In an article for Sight and Sound, film scholar Mark Le Fanu argues for The House on Trubnaya as the ideal film for rediscovering the joys of silent cinema, “an exquisite comedy… not in the least sentimental.” In one respect I agree with him: Barnet’s film marries a number of the best qualities of Soviet film of the 1920s in an easily digestible package. It opens with documentary snippets that’d be perfectly at home in Vertov’s Man with a Movie Camera and juggles various forms of slapstick, romance, intrigue, and propaganda. On the other hand, Le Fanu somewhat overstates the film’s political “daring” (there’s little here that’s subversive, although a late scene in which Parasha feels abandoned after a Party parade comes close), and I’m not so certain its simplicity and structural weaknesses merit it the same pantheon as the usual classics.

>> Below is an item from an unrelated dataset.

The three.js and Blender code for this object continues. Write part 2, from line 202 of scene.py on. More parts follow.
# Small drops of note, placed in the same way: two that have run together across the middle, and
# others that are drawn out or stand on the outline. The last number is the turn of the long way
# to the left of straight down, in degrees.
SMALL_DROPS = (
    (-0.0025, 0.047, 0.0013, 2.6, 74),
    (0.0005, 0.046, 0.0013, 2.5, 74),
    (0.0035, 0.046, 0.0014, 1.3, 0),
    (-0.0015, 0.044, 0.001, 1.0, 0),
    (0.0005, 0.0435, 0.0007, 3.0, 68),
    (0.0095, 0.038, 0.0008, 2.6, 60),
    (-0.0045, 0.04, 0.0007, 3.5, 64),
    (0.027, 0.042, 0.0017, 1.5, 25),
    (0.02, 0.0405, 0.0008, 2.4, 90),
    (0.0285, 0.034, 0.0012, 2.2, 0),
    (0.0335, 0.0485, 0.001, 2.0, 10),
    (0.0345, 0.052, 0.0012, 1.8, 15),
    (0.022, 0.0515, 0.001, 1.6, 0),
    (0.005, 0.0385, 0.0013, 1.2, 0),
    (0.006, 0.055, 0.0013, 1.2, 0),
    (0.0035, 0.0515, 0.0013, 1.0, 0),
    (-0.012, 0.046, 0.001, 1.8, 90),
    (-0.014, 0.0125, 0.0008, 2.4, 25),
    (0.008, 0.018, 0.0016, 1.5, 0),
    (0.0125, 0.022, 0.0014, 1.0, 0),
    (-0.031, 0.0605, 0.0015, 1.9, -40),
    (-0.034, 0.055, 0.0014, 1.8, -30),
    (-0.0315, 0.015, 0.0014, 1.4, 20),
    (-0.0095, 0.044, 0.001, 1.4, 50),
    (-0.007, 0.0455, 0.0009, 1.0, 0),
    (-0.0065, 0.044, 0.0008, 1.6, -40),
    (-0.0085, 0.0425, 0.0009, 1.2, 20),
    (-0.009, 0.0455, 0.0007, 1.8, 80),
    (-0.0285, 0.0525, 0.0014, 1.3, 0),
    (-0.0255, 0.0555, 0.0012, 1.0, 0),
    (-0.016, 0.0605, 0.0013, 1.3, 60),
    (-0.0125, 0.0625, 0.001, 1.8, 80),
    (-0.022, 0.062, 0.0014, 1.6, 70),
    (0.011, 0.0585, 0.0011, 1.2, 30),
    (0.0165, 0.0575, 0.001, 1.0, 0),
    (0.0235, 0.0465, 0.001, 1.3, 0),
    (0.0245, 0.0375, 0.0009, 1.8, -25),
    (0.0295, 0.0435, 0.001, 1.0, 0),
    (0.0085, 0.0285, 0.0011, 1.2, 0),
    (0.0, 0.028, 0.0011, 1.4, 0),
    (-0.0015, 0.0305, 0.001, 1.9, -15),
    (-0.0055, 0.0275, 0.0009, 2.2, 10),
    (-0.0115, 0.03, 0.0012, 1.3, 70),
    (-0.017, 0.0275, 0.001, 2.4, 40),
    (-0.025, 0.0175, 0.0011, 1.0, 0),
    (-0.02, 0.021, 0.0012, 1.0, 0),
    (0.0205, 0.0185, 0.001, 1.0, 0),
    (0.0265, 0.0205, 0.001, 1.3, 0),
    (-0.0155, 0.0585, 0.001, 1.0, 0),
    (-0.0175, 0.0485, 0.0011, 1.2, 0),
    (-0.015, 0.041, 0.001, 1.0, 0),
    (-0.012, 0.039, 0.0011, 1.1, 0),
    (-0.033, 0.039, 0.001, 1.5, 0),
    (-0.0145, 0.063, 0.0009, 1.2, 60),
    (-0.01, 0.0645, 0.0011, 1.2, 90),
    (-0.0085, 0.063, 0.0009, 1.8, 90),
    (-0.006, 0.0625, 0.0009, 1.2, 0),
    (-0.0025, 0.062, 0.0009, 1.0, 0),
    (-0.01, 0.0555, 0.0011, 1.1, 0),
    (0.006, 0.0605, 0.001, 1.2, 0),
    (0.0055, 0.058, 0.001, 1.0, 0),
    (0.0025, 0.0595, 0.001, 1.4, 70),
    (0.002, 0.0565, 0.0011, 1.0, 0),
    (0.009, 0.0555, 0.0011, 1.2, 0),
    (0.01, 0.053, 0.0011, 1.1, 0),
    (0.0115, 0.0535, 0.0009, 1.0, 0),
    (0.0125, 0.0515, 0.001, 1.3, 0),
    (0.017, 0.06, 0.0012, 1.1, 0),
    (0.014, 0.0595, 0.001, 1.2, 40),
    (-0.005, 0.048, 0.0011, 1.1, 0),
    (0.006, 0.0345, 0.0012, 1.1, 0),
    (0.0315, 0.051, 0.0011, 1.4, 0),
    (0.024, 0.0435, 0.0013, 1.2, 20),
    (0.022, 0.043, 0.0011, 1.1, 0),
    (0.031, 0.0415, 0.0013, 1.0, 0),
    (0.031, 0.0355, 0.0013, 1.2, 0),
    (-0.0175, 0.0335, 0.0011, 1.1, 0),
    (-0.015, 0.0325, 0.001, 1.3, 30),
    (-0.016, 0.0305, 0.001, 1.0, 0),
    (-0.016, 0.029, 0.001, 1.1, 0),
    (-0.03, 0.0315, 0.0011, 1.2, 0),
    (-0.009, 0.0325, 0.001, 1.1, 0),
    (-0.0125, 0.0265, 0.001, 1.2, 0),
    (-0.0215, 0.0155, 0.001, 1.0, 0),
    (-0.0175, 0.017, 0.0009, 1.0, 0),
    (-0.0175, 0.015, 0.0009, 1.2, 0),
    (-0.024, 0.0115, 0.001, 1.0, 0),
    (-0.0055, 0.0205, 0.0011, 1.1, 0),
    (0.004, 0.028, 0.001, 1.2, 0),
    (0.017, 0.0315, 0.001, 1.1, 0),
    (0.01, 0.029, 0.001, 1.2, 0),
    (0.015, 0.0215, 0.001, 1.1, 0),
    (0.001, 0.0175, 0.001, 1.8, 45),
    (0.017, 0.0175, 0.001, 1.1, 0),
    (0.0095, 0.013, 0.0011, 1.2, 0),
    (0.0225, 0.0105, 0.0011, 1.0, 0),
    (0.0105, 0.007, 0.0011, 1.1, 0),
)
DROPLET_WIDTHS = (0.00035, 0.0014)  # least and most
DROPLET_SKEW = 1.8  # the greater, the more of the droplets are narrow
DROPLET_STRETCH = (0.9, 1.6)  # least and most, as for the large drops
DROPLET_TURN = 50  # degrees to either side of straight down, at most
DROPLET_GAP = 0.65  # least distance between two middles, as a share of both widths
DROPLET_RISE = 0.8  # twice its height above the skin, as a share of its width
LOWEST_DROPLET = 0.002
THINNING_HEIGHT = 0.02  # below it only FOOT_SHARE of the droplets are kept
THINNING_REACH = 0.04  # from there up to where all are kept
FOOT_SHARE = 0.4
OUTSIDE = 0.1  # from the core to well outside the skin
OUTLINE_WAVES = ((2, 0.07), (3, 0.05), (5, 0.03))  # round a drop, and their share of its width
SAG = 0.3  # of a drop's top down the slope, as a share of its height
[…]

More strongly in Le Fanu’s favor is the argument that films like The House on Trubnaya are far more emblematic of 1920s Soviet cinema than many of the canonical works. The failure of Soviet montage against the juggernaut of American-style editing means that we can appreciate Barnet’s work as conventional — that is, as an example of something that became commonplace to the point of unexceptionality — while e.g. Eisensteinian montage withered on the vine and thus looks to us as fresher and more historically interesting. More enstranged, if you will. But Trubnaya remains delightful, and that’s a quality too easy to undervalue.
Some notes:
- I couldn’t embed a gif for the header, so please at least watch a minute or so of the scene in question. It’s really magnificent work, drawing directly from theatrical spectacle, but in a way that uses the camera’s freedom to dolly and pedestal around the staircase for a closer look. (At one point, in what seems a cheeky nod to Eisenstein’s Strike, Barnet juxtaposes an axe chopping wood with a mother beating her child.) Barnet highlights funny individual areas of the stairwell before pulling back into a Tatiesque wide shot of dynamic complexity (around the 6:00 mark).
- Speaking of which, if you want to watch the movie on Youtube, most of the versions are terrible: a bad transfer with a jarring and inept modern score. This visual clarity in this version is somewhat better, and the piano/violin score feels more era-appropriate. The one downside: no title translations. The plot is mostly straightforward enough, but there are some bits involving the Housekeepers Union that may be harder to follow. (And jokes! “Are you in a Union?” “No, I’m single [i.e. unmarried woman].”)
- Other Barnet works of interest: he made a memorable acting debut as one of the leads in Kuleshov’s The Extraordinary Adventures of Mr. West in the Land of the Bolsheviks playing, of all things, a cowpoke bodyguard. His best-known works as director include the comedy The Girl with the Hatbox and his first sound film, The Bluest of Seas. He also did pulled off triple duty as actor/writer/director of the popular spy thriller Miss Mend. Like so many artists of his generation, he eventually ended his own life.